Bechdel’s memoirs highlight the obvious and absolute necessity of books to the learning and understanding process. Books aren’t the only thing that helps acquire experience but they’re a cornerstone of that process, especially when it comes to realizing a part of one’s identity that’s so often repressed or marginalized in social contexts. When I first understood that I was probably not entirely straight, my first instinct was to read about it—to look for stories and texts that depicted and discussed what it meant to be gay. No one around me, in my immediate circle of relatives and friends, would have been able to help me formulate what I was feeling; instead, reading the works of lesbian writers comforted me, provided me with a space that was entirely my own to come to terms, at my own pace, with who I wanted to be. So this is what I’d want to argue: books are a part of what everyone calls real life, and much of how we come to construct ourselves derives from what we read.

Nevertheless, and I feel it’s important to point this out, what with the slew of studies we’re inundated with nowadays, all singing the praises of reading, all explaining how science just proved that reading makes us smarter, less stressed, and more empathetic, all promoting reading as some kind of ultimate panacea—it’s important not to spiral into some kind of weird elitist book fetishism.

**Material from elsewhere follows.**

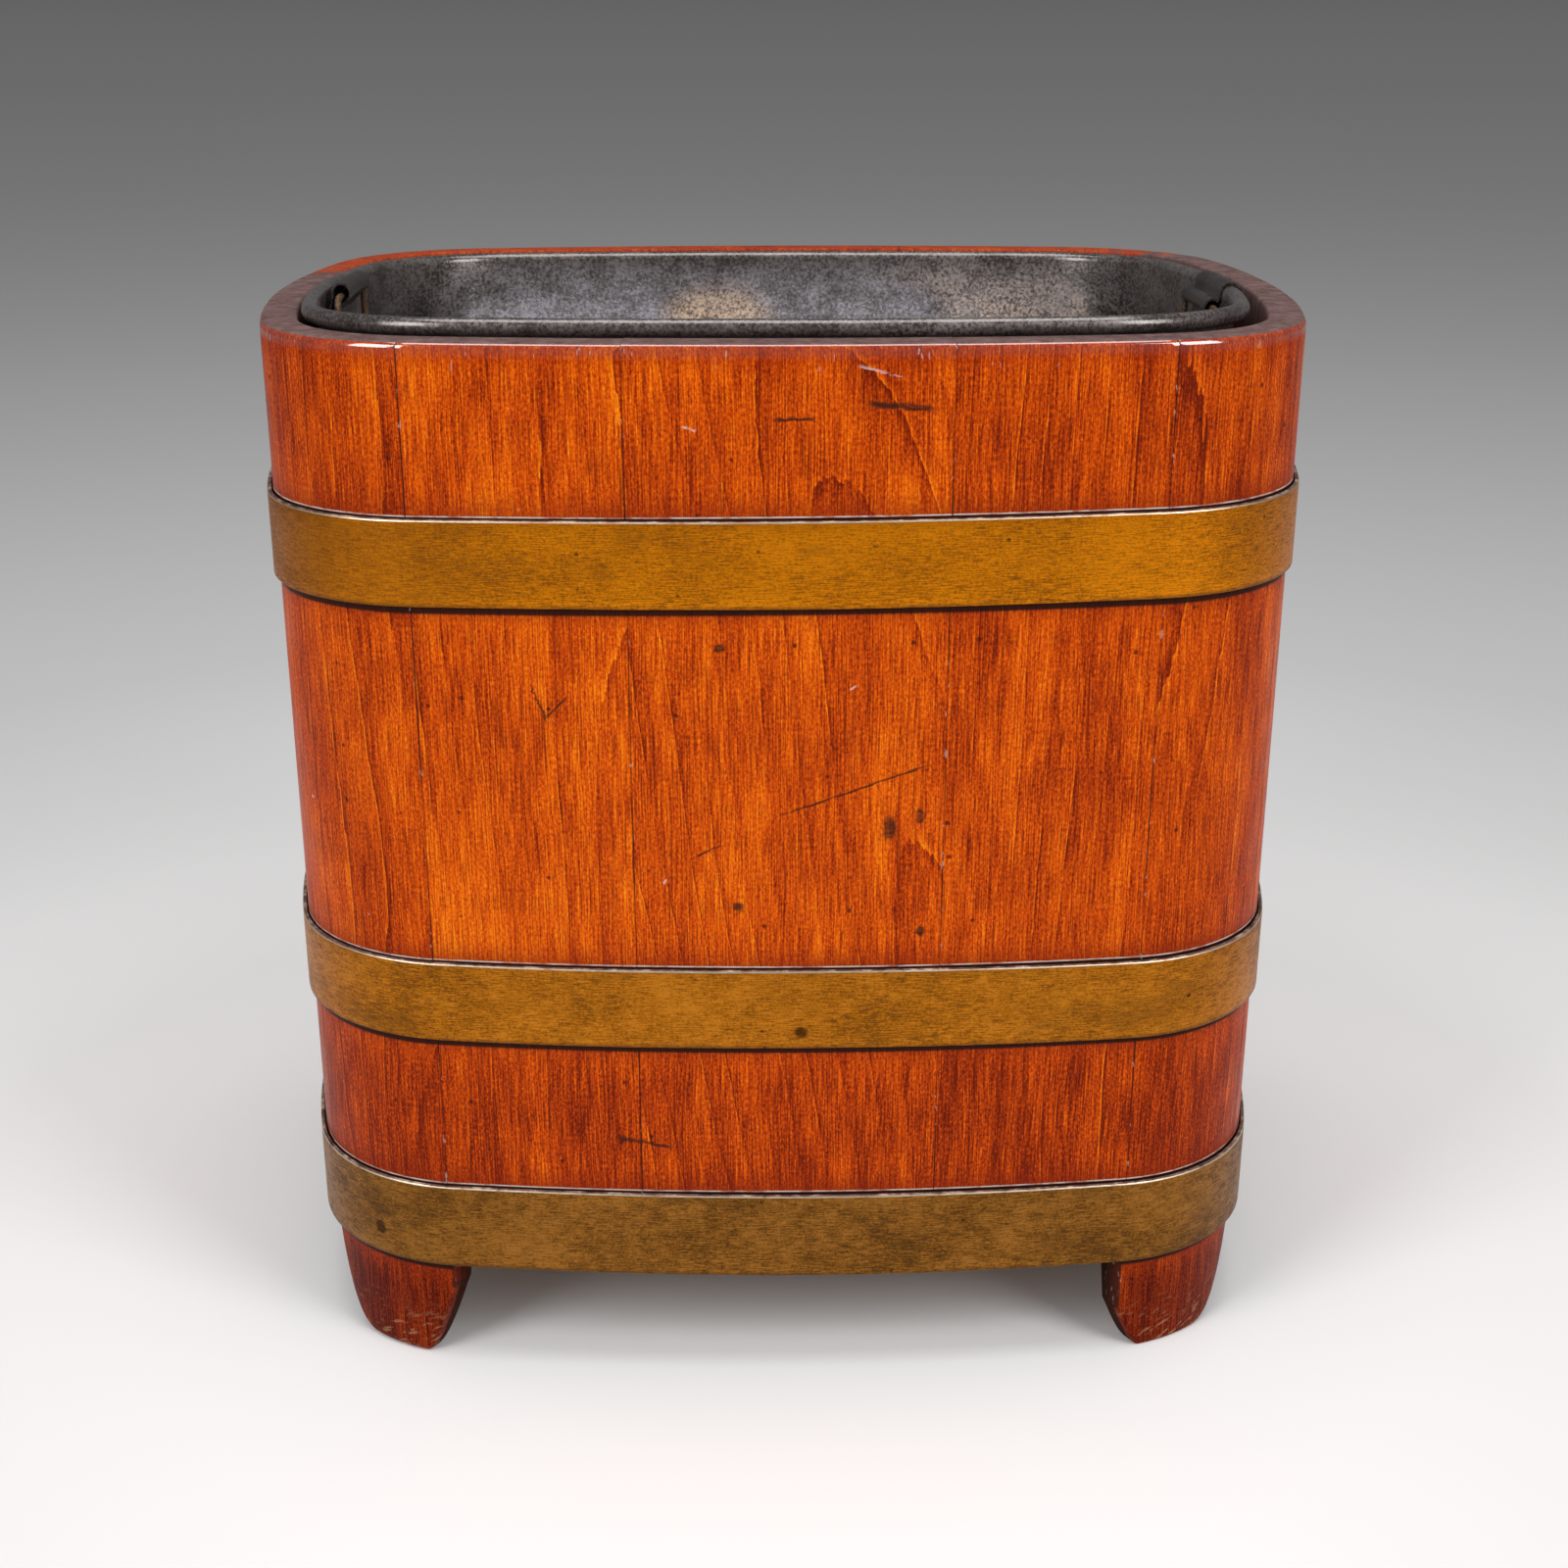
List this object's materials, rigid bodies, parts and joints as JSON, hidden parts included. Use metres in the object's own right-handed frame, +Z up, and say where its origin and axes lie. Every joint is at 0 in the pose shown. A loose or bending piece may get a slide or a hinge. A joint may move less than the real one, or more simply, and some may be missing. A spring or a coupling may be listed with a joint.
{
  "type": "coal bin",
  "caption": "Open-topped coopered hardwood coal bin on four swept feet, bound with riveted brass hoops, with a lift-out sheet-iron liner that has wire drop handles.",
  "frame": {"origin": "on the floor, in the middle of the bin's plan", "axes": "+X along the bin's width towards its right end, +Y to its back, +Z up"},
  "size_m": [0.3823, 0.2951, 0.3874],
  "materials": {
    "stave_wood": "varnished red-brown hardwood, worn at the feet and rim",
    "board_wood": "bare sawn hardwood, coal-stained",
    "hoop_brass": "aged brass strip with brown patina",
    "liner_iron": "dark blackened sheet iron with rust stains",
    "handle_wire": "rusty bare iron wire"
  },
  "bodies": {
    "casing": {"base_board_back": "board_wood", "base_board_front": "board_wood", "base_board_middle": "board_wood", "hoop_lower": "hoop_brass", "hoop_lower_rivet_left": "hoop_brass", "hoop_lower_rivet_right": "hoop_brass", "hoop_middle": "hoop_brass", "hoop_middle_rivet_left": "hoop_brass", "hoop_middle_rivet_right": "hoop_brass", "hoop_upper": "hoop_brass", "hoop_upper_rivet_left": "hoop_brass", "hoop_upper_rivet_right": "hoop_brass", "stave_back_left": "stave_wood", "stave_back_middle": "stave_wood", "stave_back_right": "stave_wood", "stave_corner_back_left": "stave_wood", "stave_corner_back_right": "stave_wood", "stave_corner_front_left": "stave_wood", "stave_corner_front_right": "stave_wood", "stave_end_left_back": "stave_wood", "stave_end_left_front": "stave_wood", "stave_end_left_middle": "stave_wood", "stave_end_right_back": "stave_wood", "stave_end_right_front": "stave_wood", "stave_end_right_middle": "stave_wood", "stave_front_left": "stave_wood", "stave_front_middle": "stave_wood", "stave_front_right": "stave_wood"},
    "liner": {"left_handle_strap": "liner_iron", "left_strap_rivet_1": "liner_iron", "left_strap_rivet_2": "liner_iron", "liner_base": "liner_iron", "liner_rim_wire": "handle_wire", "liner_shell": "liner_iron", "right_handle_strap": "liner_iron", "right_strap_rivet_1": "liner_iron", "right_strap_rivet_2": "liner_iron"},
    "left_handle": {"left_handle": "handle_wire"},
    "right_handle": {"right_handle": "handle_wire"}
  },
  "joints": [
    {"name": "liner_lift", "type": "slide", "parent": "casing", "child": "liner", "axis": [0, 0, 1], "range_m": [0, 0.36]},
    {"name": "left_handle_swing", "type": "hinge", "parent": "liner", "child": "left_handle", "pos_m": [-0.16279, 0, 0.38115], "axis": [0, -0.9997, 0.0236], "range_deg": [0, 235]},
    {"name": "right_handle_swing", "type": "hinge", "parent": "liner", "child": "right_handle", "pos_m": [0.16054, 0, 0.37605], "axis": [0, 0.9997, -0.0232], "range_deg": [0, 190]}
  ]
}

Pretending that books are the one potent cure-all for bigotry and ignorance often transforms reading into little more than performative allyship and shallow political sentiment, as Kevin Nguyen astutely points out: “The logic of Book Twitter is: Books are inherently good. Therefore, if we’d all just read more books, Donald Trump wouldn’t have been elected.” But, Nguyen goes on, “If you believe that books have the power to do good, you also have to believe that they can do just as much harm. After the election, there was no soul searching on Book Twitter.”

This isn’t to say that reading has no political impact. For those of us who have found ourselves marginalized and rejected at some point in our lives because of who we are, books can offer a refuge from which we may attain some understanding of ourselves and the world. Reading can encourage empathy and solidarity. But this means that reading remains, at its core, an active process: if you want to promote the idea that books and reality are not at odds with each other, you must actively integrate what you learn through reading into your life.

Bechdel first reads about lesbians, and then, later in college, decides to go to a meeting of “something called the ‘Gay Union.’” Her subsequent relationships are suffused with the written word: her lover’s bed “was strewn with books (…) in what was for me a novel fusion of word and deed.” Even the dictionary becomes erotic. Notice the process: as a reader, she carries this attention to the written word into her way of apprehending the world. Later, she brings back the world into her reading. Could that be what we should aspire to in our reading practice for the upcoming years? To be mindful readers, who read for escapism and for change, who seek to transform their consciousness and apply the lessons learned to their non-reading life? In short, to be people who can exist and nimbly move around within this continuum between books and the so-called real life?